Watching the disastrous response to the aftermath of Hurricane Katrina was like watching "a train wreck in slow motion." Katrina exposed the weakness of existing emergency management and response policies on all levels – local, state, and federal.
Poor planning, poor decision-making, and poor communication before, during, and after Katrina betrayed public confidence in the ability of public officials to effectively organize and manage emergency response. The bungled response cost lives and property. So what lessons have been learned and what changes should be made?
Both the Department of Homeland Security (DHS) and the Federal Emergency Management Agency (FEMA) policies and practices must be further scrutinized in order to repair the national emergency management system and restore the nation's capacity to deal with catastrophic disasters.
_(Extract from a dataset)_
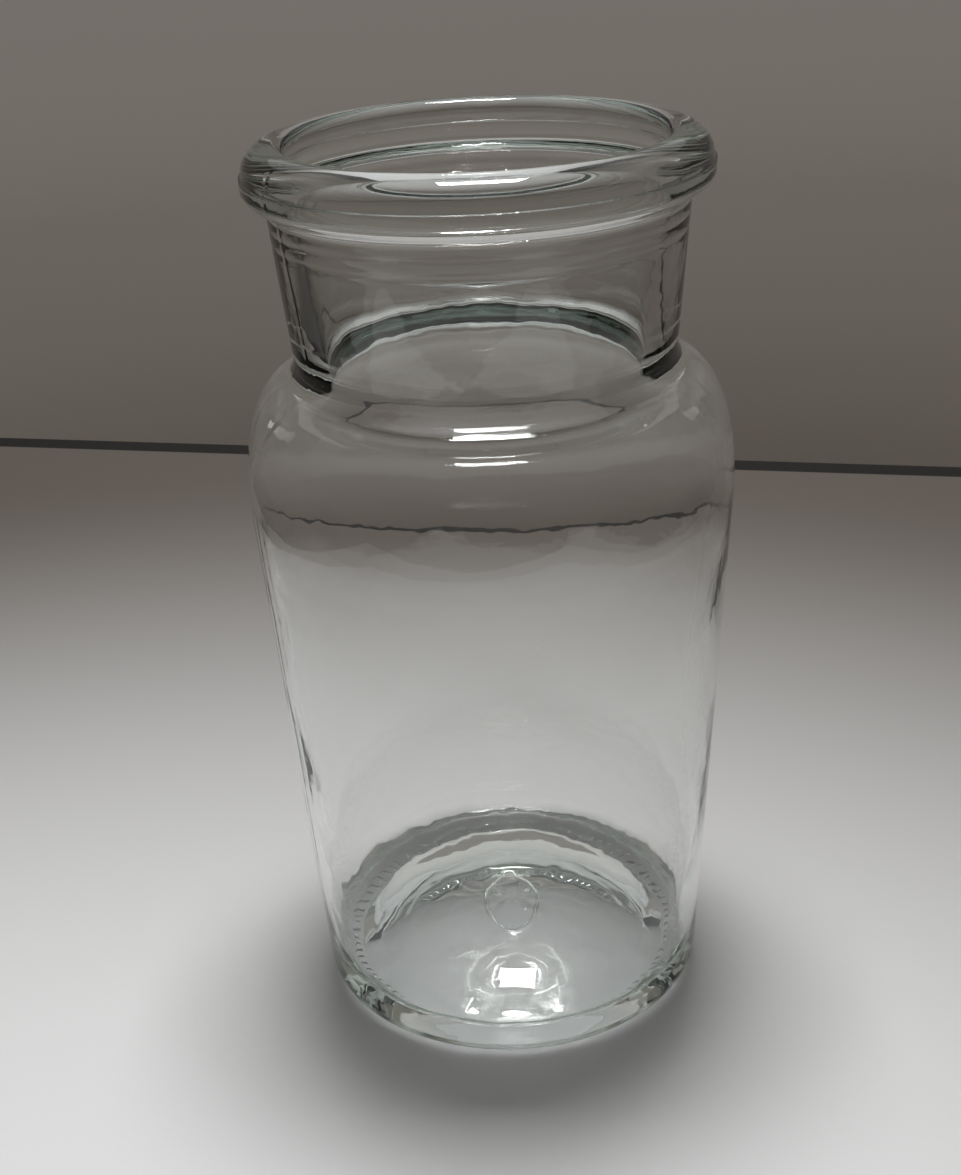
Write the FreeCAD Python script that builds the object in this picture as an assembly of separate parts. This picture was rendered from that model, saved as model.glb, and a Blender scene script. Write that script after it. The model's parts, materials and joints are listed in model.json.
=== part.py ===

This volume of The Annals uncovers the troublesome roots of concern with the DHS, FEMA, and the responsibility of public officials at all levels and recommends changes that will lead to a functioning emergency management system. Only by shedding light on the underlying problems of current policy and practices can the lessons from Katrina truly be learned and steps taken to fix the system.
Policymakers and scholars alike will find that this intriguing issue offers insight and study that looks deeper than the obvious failures. From studies in presidential leadership to issues in temporary housing and shelter as well as mental and physical health concerns, this volume reviews the consequences and costs of Katrina on several levels and also provides a springboard for concrete changes in policy and practices to take hold.